## BEGIN
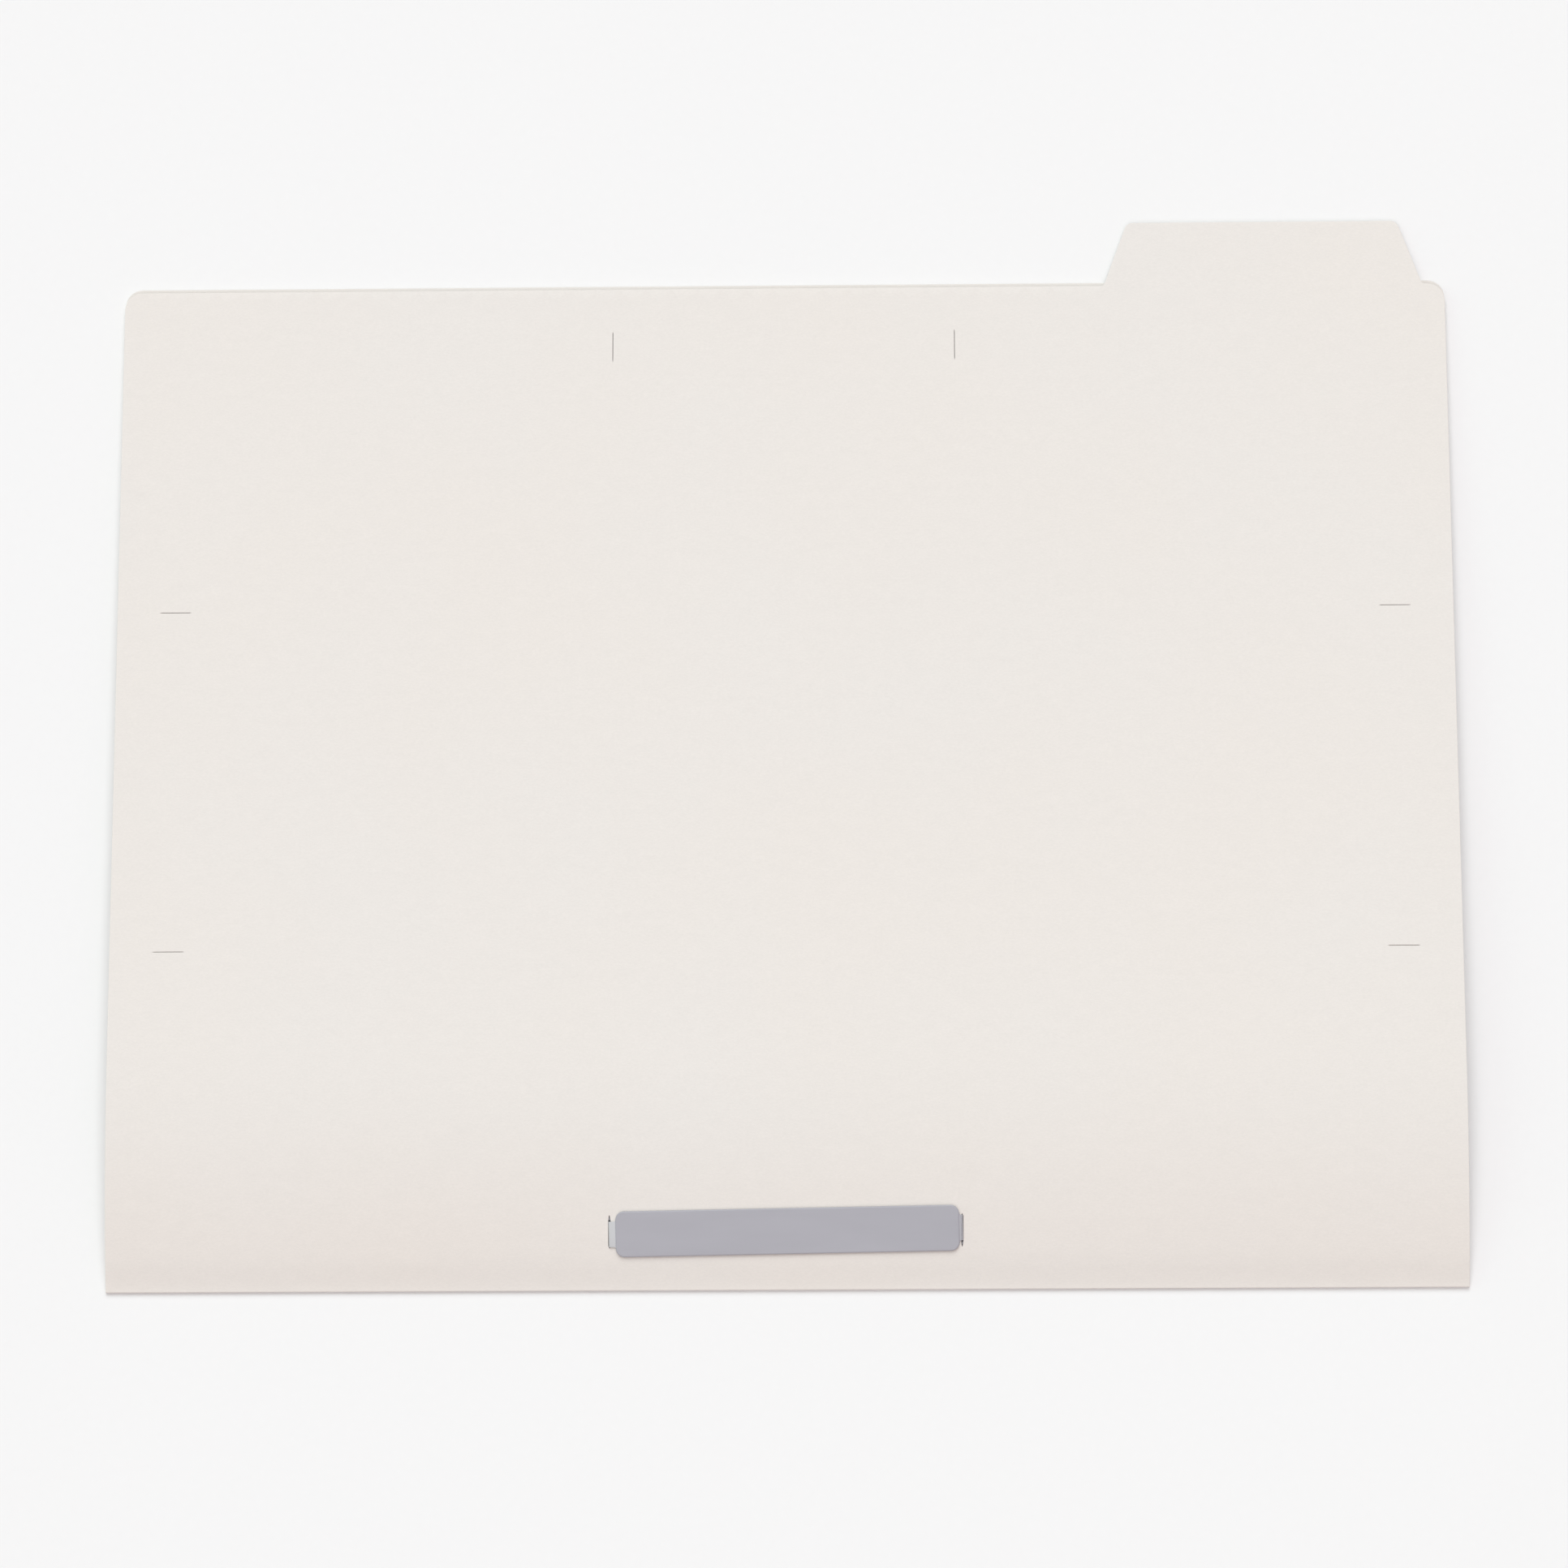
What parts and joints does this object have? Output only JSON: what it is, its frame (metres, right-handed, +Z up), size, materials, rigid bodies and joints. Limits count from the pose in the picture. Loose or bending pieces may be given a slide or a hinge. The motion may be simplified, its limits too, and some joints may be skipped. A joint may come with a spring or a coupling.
{
  "type": "tabbed file folder with prong fastener",
  "caption": "Flat card folder, folded along one edge, with an index tab and a grey plastic prong fastener held in slits beside the fold.",
  "frame": {"origin": "on the table under the middle of the closed folder's overall width and depth, tab included", "axes": "+X along the fold, towards the side with the tab; +Y from the fold to the tab; +Z up, out of the back panel"},
  "size_m": [0.3096, 0.2504, 0.007],
  "materials": {
    "card": "matte, uncoated, warm off-white",
    "grey_plastic": "satin bluish grey"
  },
  "bodies": {
    "front": {"front_panel": "card", "fold_crease": "card"},
    "spine": {"spine_strip": "card", "fastener_base": "grey_plastic"},
    "back": {"back_panel": "card"},
    "left_prong": {"prong_left": "grey_plastic"},
    "right_prong": {"prong_right": "grey_plastic"},
    "bar": {"retainer_bar": "grey_plastic"},
    "left_keeper": {"keeper_left": "grey_plastic"},
    "right_keeper": {"keeper_right": "grey_plastic"}
  },
  "joints": [
    {"name": "folder_fold", "type": "hinge", "parent": "front", "child": "spine", "pos_m": [0, -0.1245, 0.0007], "axis": [1, 0, 0], "range_deg": [0, 160]},
    {"name": "panel_flex", "type": "hinge", "parent": "spine", "child": "back", "pos_m": [0, -0.1044, 0.00508], "axis": [1, 0, 0], "range_deg": [0, 22]},
    {"name": "left_prong_bend", "type": "hinge", "parent": "spine", "child": "left_prong", "pos_m": [-0.04, -0.11246, 0.00242], "axis": [-0.0152, 0.9843, 0.176], "range_deg": [0, 90]},
    {"name": "right_prong_bend", "type": "hinge", "parent": "spine", "child": "right_prong", "pos_m": [0.04, -0.11126, 0.00264], "axis": [0.0152, -0.9843, -0.176], "range_deg": [0, 90]},
    {"name": "bar_lift", "type": "slide", "parent": "spine", "child": "bar", "axis": [0, 0.176, -0.9844], "range_m": [0, 0.005]},
    {"name": "left_keeper_slide", "type": "slide", "parent": "bar", "child": "left_keeper", "axis": [-0.9999, -0.0149, -0.0027], "range_m": [0, 0.022]},
    {"name": "right_keeper_slide", "type": "slide", "parent": "bar", "child": "right_keeper", "axis": [0.9999, 0.0149, 0.0027], "range_m": [0, 0.022]}
  ],
  "couplings": [
    {"joint": "panel_flex", "follows": "folder_fold", "ratio": 0.1375},
    {"joint": "left_prong_bend", "follows": "folder_fold", "ratio": 0.5625},
    {"joint": "right_prong_bend", "follows": "folder_fold", "ratio": 0.5625},
    {"joint": "bar_lift", "follows": "folder_fold", "m_per_rad": 0.0017905}
  ]
}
## END
Report the number of lines in the listing that include the string "from"; give nothing but the number.

2